The original Port of Dublin was situated upriver, a few miles from its current location near the modern Civic Offices at Wood Quay and close to Christchurch Cathedral. The Port remained close to that area until the new Custom House opened in the 1790s. In medieval times Dublin shipped cattle hides to Britain and the continent, and the returning ships carried wine, pottery and other goods.

510 acres. The modern Dublin Port is located either side of the River Liffey, out to its mouth. On the north side of the river, the central part (205 hectares or 510 acres) of the Port lies at the end of East Wall and North Wall, from Alexandra Quay.

Dublin Port Company is a State-owned commercial company responsible for operating and developing Dublin Port.

Dublin Port Company is a self-financing, and profitable private limited company wholly-owned by the State, whose business is to manage Dublin Port, Ireland's premier Port. Established as a corporate entity in 1997, Dublin Port Company is responsible for the management, control, operation and development of the Port.

Captain William Bligh (of Mutiny of the Bounty fame) was a visitor to Dublin in 1800, and his visit to the capital had a lasting effect on the Port. Bligh's study of the currents in Dublin Bay provided the basis for the construction of the North Wall. This undertaking led to the growth of Bull Island to its present size.

Yes. Dublin Port is the largest freight and passenger port in Ireland. It handles almost 50% of all trade in the Republic of Ireland.

All cargo handling activities being carried out by private sector companies operating in intensely competitive markets within the Port. Dublin Port Company provides world-class facilities, services, accommodation and lands in the harbour for ships, goods and passengers.

Eamonn O'Reilly is the Dublin Port Chief Executive.

Capt. Michael McKenna is the Dublin Port Harbour Master

In 2019, 1,949,229 people came through the Port.

In 2019, there were 158 cruise liner visits.

In 2019, 9.4 million gross tonnes of exports were handled by Dublin Port.

In 2019, there were 7,898 ship arrivals.

In 2019, there was a gross tonnage of 38.1 million.

In 2019, there were 559,506 tourist vehicles.

There were 98,897 lorries in 2019

Boats can navigate the River Liffey into Dublin by using the navigational guidelines. Find the guidelines on this page here.
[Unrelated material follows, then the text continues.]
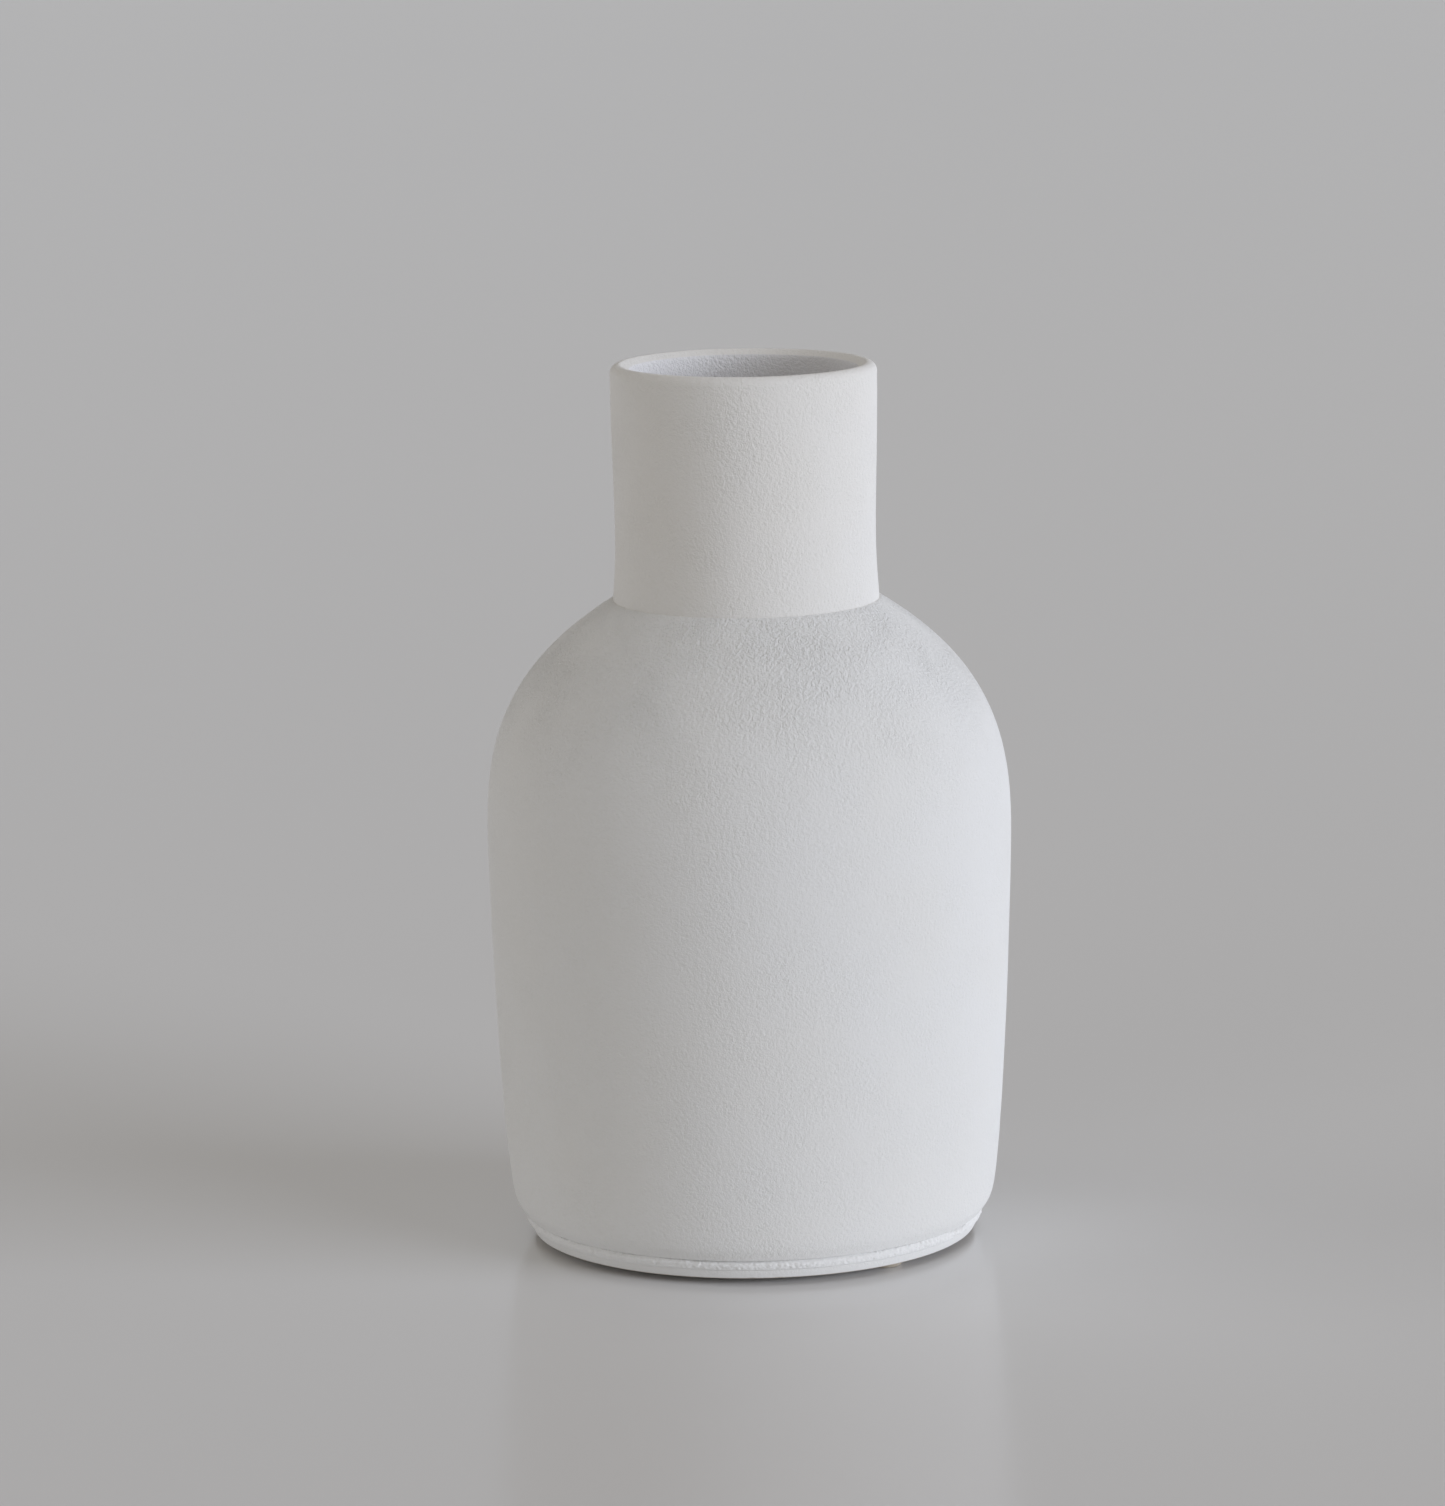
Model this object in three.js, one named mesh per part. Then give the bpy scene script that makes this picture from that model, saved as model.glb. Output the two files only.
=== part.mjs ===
// A matt white ceramic bud vase, in millimetres, +Z up.
// The origin is on the vase's axis, on the surface that it stands on.
// It is made in three clay pieces (a base disc, a bellied body and a neck collar), which are luted together
// with slip, lined with glaze so that they hold water, and stood on three stick-on bumpers.

import * as THREE from "three";

// Bumpers under the base
const BUMPER_RADIUS = 3;
const BUMPER_HEIGHT = 1;
const BUMPER_CHAMFER = 0.3;
const ADHESIVE_RADIUS = 2.8;
const ADHESIVE_THICKNESS = 0.2;
const BUMPER_CIRCLE_RADIUS = 33.2;
const BUMPER_SITES = [
  { place: "front", degrees: -49 },
  { place: "rear", degrees: 71 },
  { place: "left", degrees: 191 },
];

// Heights of the fired clay, from the underside of the base disc
const SEAM_HEIGHT = 3;
const SEAM_THICKNESS = 0.4;
const BEVEL_HEIGHT = 4.9;
const WALL_HEIGHT = 8;
const BELLY_HEIGHT = 69.7;
const COLLAR_SEAT_HEIGHT = 106;
const COLLAR_SEAM_HEIGHT = 108.8;
const COLLAR_WAIST_HEIGHT = 119;
const VASE_HEIGHT = 148.8;

// Outer radii
const BASE_RADIUS = 37.4;
const SEAM_RADIUS = 39;
const BEAD_RADIUS = 39.45;
const BEVEL_RADIUS = 40.45;
const WALL_RADIUS = 41.4;
const BELLY_RADIUS = 44.55;
const COLLAR_SEAM_RADIUS = 22.55;
const COLLAR_WAIST_RADIUS = 22.05;
const COLLAR_TOP_RADIUS = 22.5;

// How far the outer curves' handles lie from their ends: outwards, and up or down
const BEVEL_ROUND = { out: 0.6, up: 1 };
const WALL_START = { out: 1.75, up: 11 };
const WALL_END_DOWN = 9.4;
const SHOULDER_START_UP = 14;
const SHOULDER_END = { out: 19.1, down: 11.65 };
const COLLAR_WAIST_DOWN = 4;

// Walls, hollows and the steps that locate one piece in the next
const MOUTH_RADIUS = 19.1;
const BODY_WALL = 4;
const FLOOR_HEIGHT = 6;
const SPIGOT_RADIUS = 36.4;
const SPIGOT_CLEARANCE = 0.3;
const COLLAR_CLEARANCE = 0.2;
const BASE_EDGE_ROUND = 0.5;
const TRIM_RADIUS = 28.5;
const TRIM_DEPTH = 0.8;
const LINER_THICKNESS = 0.5;
const LINER_GAP = 0.1;

const SAME_POINT = 1e-6;
const TURN_STEPS = 48;
const BUMPER_STEPS = 16;
const CLAY_BOTTOM = BUMPER_HEIGHT + ADHESIVE_THICKNESS;
const BODY_SOCKET_RADIUS = SPIGOT_RADIUS + SPIGOT_CLEARANCE;
const SEAM_TOP = SEAM_HEIGHT + SEAM_THICKNESS;

const MATT_GLAZE = { color: 0xe4e4e2, roughness: 0.9, metalness: 0 };
const BARE_SLIP = { color: 0xeeeeec, roughness: 0.8, metalness: 0 };
const GLOSS_GLAZE = { color: 0xe9e9e6, roughness: 0.2, metalness: 0 };
const CLEAR_RUBBER = { color: 0xd2cdbf, roughness: 0.4, metalness: 0 };
const ADHESIVE_FILM = { color: 0xb9a98c, roughness: 0.5, metalness: 0 };

// A point of an outline: radius from the axis, height above the piece's bottom.
const at = (radius, height) => new THREE.Vector2(radius, height);
const line = (...points) => points;
const quadratic = (steps, ...controls) => new THREE.QuadraticBezierCurve(...controls).getPoints(steps);
const cubic = (steps, ...controls) => new THREE.CubicBezierCurve(...controls).getPoints(steps);

// Joins an outline's stretches end to end, and keeps a point that two stretches share once.
function outline(...stretches) {
  const points = [];
  for (const point of stretches.flat()) {
    const last = points[points.length - 1];
    if (!last || last.distanceTo(point) > SAME_POINT) points.push(point);
  }
  return points;
}

// Turns an outline about the Z axis. One that doesn't start on the axis is a ring's, and is closed here.
function turned(name, points, finish, bottom = CLAY_BOTTOM, steps = TURN_STEPS) {
  const startsOnAxis = points[0].x === 0;
  const closed = startsOnAxis ? points : [...points, points[0].clone()];
  const geometry = new THREE.LatheGeometry(closed, steps);
  geometry.rotateX(Math.PI / 2);
  const mesh = new THREE.Mesh(geometry, new THREE.MeshStandardMaterial(finish));
  mesh.name = name;
  mesh.position.z = bottom;
  return mesh;
}

// The disc that closes the body: a trimmed underside, a flared band and a spigot that stands in the body.
function makeBaseDisc() {
  return turned(
    "base_disc",
    outline(
      line(at(0, TRIM_DEPTH), at(TRIM_RADIUS - TRIM_DEPTH, TRIM_DEPTH), at(TRIM_RADIUS, 0)),
      quadratic(
        3,
        at(BASE_RADIUS - BASE_EDGE_ROUND, 0),
        at(BASE_RADIUS, 0),
        at(BASE_RADIUS + BASE_EDGE_ROUND / 2, BASE_EDGE_ROUND),
      ),
      line(at(SEAM_RADIUS, SEAM_HEIGHT), at(SPIGOT_RADIUS, SEAM_HEIGHT)),
      line(at(SPIGOT_RADIUS, FLOOR_HEIGHT), at(0, FLOOR_HEIGHT)),
    ),
    MATT_GLAZE,
  );
}

// The slip between the base disc and the body, squeezed out as a small bead round the seam.
function makeBaseSlipJoint() {
  return turned(
    "base_slip_joint",
    outline(
      line(at(BODY_SOCKET_RADIUS, SEAM_HEIGHT), at(SEAM_RADIUS, SEAM_HEIGHT)),
      line(at(BEAD_RADIUS, SEAM_HEIGHT + SEAM_THICKNESS / 4), at(BEAD_RADIUS, SEAM_TOP)),
      line(at(BODY_SOCKET_RADIUS, SEAM_TOP)),
    ),
    BARE_SLIP,
  );
}

// The inside of the body from the floor up to the seat of the collar, drawn inwards by a distance.
function bodyHollow(inset, floor) {
  const belly = BELLY_RADIUS - BODY_WALL - inset;
  const mouth = MOUTH_RADIUS - inset;
  const mouthHeight = COLLAR_SEAT_HEIGHT - BODY_WALL - inset;
  return outline(
    cubic(
      5,
      at(BODY_SOCKET_RADIUS - inset, floor),
      at(belly - WALL_START.out, WALL_HEIGHT + WALL_START.up),
      at(belly, BELLY_HEIGHT - 2 * WALL_END_DOWN),
      at(belly, BELLY_HEIGHT),
    ),
    cubic(
      9,
      at(belly, BELLY_HEIGHT),
      at(belly, BELLY_HEIGHT + SHOULDER_START_UP - BODY_WALL / 2),
      at(mouth + SHOULDER_END.out, mouthHeight - SHOULDER_END.down),
      at(mouth, mouthHeight),
    ),
  );
}

// The bellied body: a bevelled foot, a nearly straight wall, a round shoulder and a seat for the collar.
function makeBodyShell() {
  const seatRadius = COLLAR_SEAM_RADIUS + COLLAR_CLEARANCE;
  const wallStart = at(WALL_RADIUS, WALL_HEIGHT);
  const belly = at(BELLY_RADIUS, BELLY_HEIGHT);
  return turned(
    "body_shell",
    outline(
      line(at(BEAD_RADIUS, SEAM_TOP)),
      quadratic(
        3,
        at(BEVEL_RADIUS, BEVEL_HEIGHT),
        at(BEVEL_RADIUS + BEVEL_ROUND.out, BEVEL_HEIGHT + BEVEL_ROUND.up),
        wallStart,
      ),
      cubic(
        7,
        wallStart,
        at(WALL_RADIUS + WALL_START.out, WALL_HEIGHT + WALL_START.up),
        at(BELLY_RADIUS, BELLY_HEIGHT - WALL_END_DOWN),
        belly,
      ),
      cubic(
        14,
        belly,
        at(BELLY_RADIUS, BELLY_HEIGHT + SHOULDER_START_UP),
        at(seatRadius + SHOULDER_END.out, COLLAR_SEAM_HEIGHT - SHOULDER_END.down),
        at(seatRadius, COLLAR_SEAM_HEIGHT),
      ),
      line(at(seatRadius, COLLAR_SEAT_HEIGHT), at(MOUTH_RADIUS, COLLAR_SEAT_HEIGHT)),
      bodyHollow(0, FLOOR_HEIGHT).reverse(),
      line(at(BODY_SOCKET_RADIUS, SEAM_TOP)),
    ),
    MATT_GLAZE,
  );
}

// The slip washer that beds the collar in its seat.
function makeNeckSlipJoint() {
  const inner = MOUTH_RADIUS + COLLAR_CLEARANCE;
  const outer = COLLAR_SEAM_RADIUS;
  const bottom = COLLAR_SEAT_HEIGHT;
  const top = bottom + SEAM_THICKNESS;
  return turned(
    "neck_slip_joint",
    line(at(inner, bottom), at(outer, bottom), at(outer, top), at(inner, top)),
    BARE_SLIP,
  );
}

// The collar: a tube with a slight waist, flared where it meets the shoulder, with a fully rounded lip.
function makeNeckCollar() {
  const bottom = COLLAR_SEAT_HEIGHT + SEAM_THICKNESS;
  const lipRound = (COLLAR_TOP_RADIUS - MOUTH_RADIUS) / 2;
  const lipHeight = VASE_HEIGHT - lipRound;
  const lip = new THREE.ArcCurve(MOUTH_RADIUS + lipRound, lipHeight, lipRound, 0, Math.PI, false);
  const waist = at(COLLAR_WAIST_RADIUS, COLLAR_WAIST_HEIGHT);
  const handle = (lipHeight - COLLAR_WAIST_HEIGHT) / 3;
  return turned(
    "neck_collar",
    outline(
      line(at(COLLAR_SEAM_RADIUS, bottom)),
      quadratic(
        4,
        at(COLLAR_SEAM_RADIUS, COLLAR_SEAM_HEIGHT),
        at(COLLAR_WAIST_RADIUS, COLLAR_WAIST_HEIGHT - COLLAR_WAIST_DOWN),
        waist,
      ),
      cubic(
        4,
        waist,
        at(COLLAR_WAIST_RADIUS, COLLAR_WAIST_HEIGHT + handle),
        at(COLLAR_TOP_RADIUS, lipHeight - handle),
        at(COLLAR_TOP_RADIUS, lipHeight),
      ),
      lip.getPoints(8),
      line(at(MOUTH_RADIUS, bottom)),
    ),
    MATT_GLAZE,
  );
}

// The liner glaze: a thin fired coat over the floor and up the inside of the body.
function makeLinerGlaze() {
  const liningTop = FLOOR_HEIGHT + LINER_THICKNESS;
  return turned(
    "liner_glaze",
    outline(
      line(at(0, FLOOR_HEIGHT)),
      bodyHollow(LINER_GAP, FLOOR_HEIGHT),
      bodyHollow(LINER_GAP + LINER_THICKNESS, liningTop).reverse(),
      line(at(0, liningTop)),
    ),
    GLOSS_GLAZE,
  );
}

// One bumper, and the adhesive film that holds it to the base disc.
function makeBumper({ place, degrees }) {
  const angle = THREE.MathUtils.degToRad(degrees);
  const pad = line(
    at(0, 0),
    at(BUMPER_RADIUS - BUMPER_CHAMFER, 0),
    at(BUMPER_RADIUS, BUMPER_CHAMFER),
    at(BUMPER_RADIUS, BUMPER_HEIGHT),
    at(0, BUMPER_HEIGHT),
  );
  const film = line(
    at(0, 0),
    at(ADHESIVE_RADIUS, 0),
    at(ADHESIVE_RADIUS, ADHESIVE_THICKNESS),
    at(0, ADHESIVE_THICKNESS),
  );
  const site = new THREE.Group();
  site.position.set(BUMPER_CIRCLE_RADIUS * Math.cos(angle), BUMPER_CIRCLE_RADIUS * Math.sin(angle), 0);
  site.add(
    turned(`bumper_${place}`, pad, CLEAR_RUBBER, 0, BUMPER_STEPS),
    turned(`bumper_${place}_adhesive`, film, ADHESIVE_FILM, BUMPER_HEIGHT, BUMPER_STEPS),
  );
  return site;
}

const budVase = new THREE.Group();
budVase.add(
  makeBaseDisc(),
  makeBaseSlipJoint(),
  makeBodyShell(),
  makeNeckSlipJoint(),
  makeNeckCollar(),
  makeLinerGlaze(),
  ...BUMPER_SITES.map(makeBumper),
);

export default budVase;
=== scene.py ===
import math

import bmesh
import bpy
from bpy.props import FloatProperty, FloatVectorProperty, IntProperty, PointerProperty
from bpy.types import Operator, Panel, PropertyGroup
from mathutils import Matrix, Vector, noise
from mathutils.geometry import interpolate_bezier


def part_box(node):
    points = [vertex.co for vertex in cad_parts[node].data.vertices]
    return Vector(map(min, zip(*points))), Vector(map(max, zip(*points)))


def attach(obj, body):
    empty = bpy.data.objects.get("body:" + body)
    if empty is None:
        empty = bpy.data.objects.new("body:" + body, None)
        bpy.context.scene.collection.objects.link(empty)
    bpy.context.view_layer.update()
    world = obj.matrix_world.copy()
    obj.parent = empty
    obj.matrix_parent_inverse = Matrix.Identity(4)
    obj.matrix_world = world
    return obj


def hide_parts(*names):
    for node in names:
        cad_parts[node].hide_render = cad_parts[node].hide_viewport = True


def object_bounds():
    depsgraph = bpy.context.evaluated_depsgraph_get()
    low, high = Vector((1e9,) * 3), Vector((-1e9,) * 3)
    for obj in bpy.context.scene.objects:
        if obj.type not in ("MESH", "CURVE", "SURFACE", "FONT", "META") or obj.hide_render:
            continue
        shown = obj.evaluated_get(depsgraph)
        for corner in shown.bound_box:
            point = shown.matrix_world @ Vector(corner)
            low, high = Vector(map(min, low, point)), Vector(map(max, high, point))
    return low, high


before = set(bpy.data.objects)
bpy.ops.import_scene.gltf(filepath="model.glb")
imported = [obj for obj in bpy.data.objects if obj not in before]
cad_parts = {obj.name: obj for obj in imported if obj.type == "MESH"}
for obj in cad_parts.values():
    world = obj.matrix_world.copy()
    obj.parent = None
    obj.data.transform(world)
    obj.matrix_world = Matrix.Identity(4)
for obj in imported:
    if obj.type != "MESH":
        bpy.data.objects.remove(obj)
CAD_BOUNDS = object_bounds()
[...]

VHF channel 12. Commercial vessels using Dublin Port or Dun Laoghaire Port typically have a qualified pilot or certified master with proven local knowledge on board. They "listen out" on VHF channel 12 when in Dublin Port's jurisdiction.

A Dublin Bay webcam showing the south of the Bay at Dun Laoghaire and a distant view of Dublin Port Shipping is here
Dublin Port is creating a distributed museum on its lands in Dublin City.
 A Liffey Tolka Project cycle and pedestrian way is the key to link the elements of this distributed museum together.  The distributed museum starts at the Diving Bell and, over the course of 6.3km, will give Dubliners a real sense of the City, the Port and the Bay.  For visitors, it will be a unique eye-opening stroll and vista through and alongside one of Europe’s busiest ports:  Diving Bell along Sir John Rogerson’s Quay over the Samuel Beckett Bridge, past the Scherzer Bridge and down the North Wall Quay campshire to Berth 18 - 1.2 km.   Liffey Tolka Project - Tree-lined pedestrian and cycle route between the River Liffey and the Tolka Estuary - 1.4 km with a 300-metre spur along Alexandra Road to The Pumphouse (to be completed by Q1 2021) and another 200 metres to The Flour Mill.   Tolka Estuary Greenway - Construction of Phase 1 (1.9 km) starts in December 2020 and will be completed by Spring 2022.  Phase 2 (1.3 km) will be delivered within the following five years.  The Pumphouse is a heritage zone being created as part of the Alexandra Basin Redevelopment Project.  The first phase of 1.6 acres will be completed in early 2021 and will include historical port equipment and buildings and a large open space for exhibitions and performances.  It will be expanded in a subsequent phase to incorporate the Victorian Graving Dock No. 1 which will be excavated and revealed. 
 The largest component of the distributed museum will be The Flour Mill.  This involves the redevelopment of the former Odlums Flour Mill on Alexandra Road based on a masterplan completed by Grafton Architects to provide a mix of port operational uses, a National Maritime Archive, two 300 seat performance venues, working and studio spaces for artists and exhibition spaces.   The Flour Mill will be developed in stages over the remaining twenty years of Masterplan 2040 alongside major port infrastructure projects.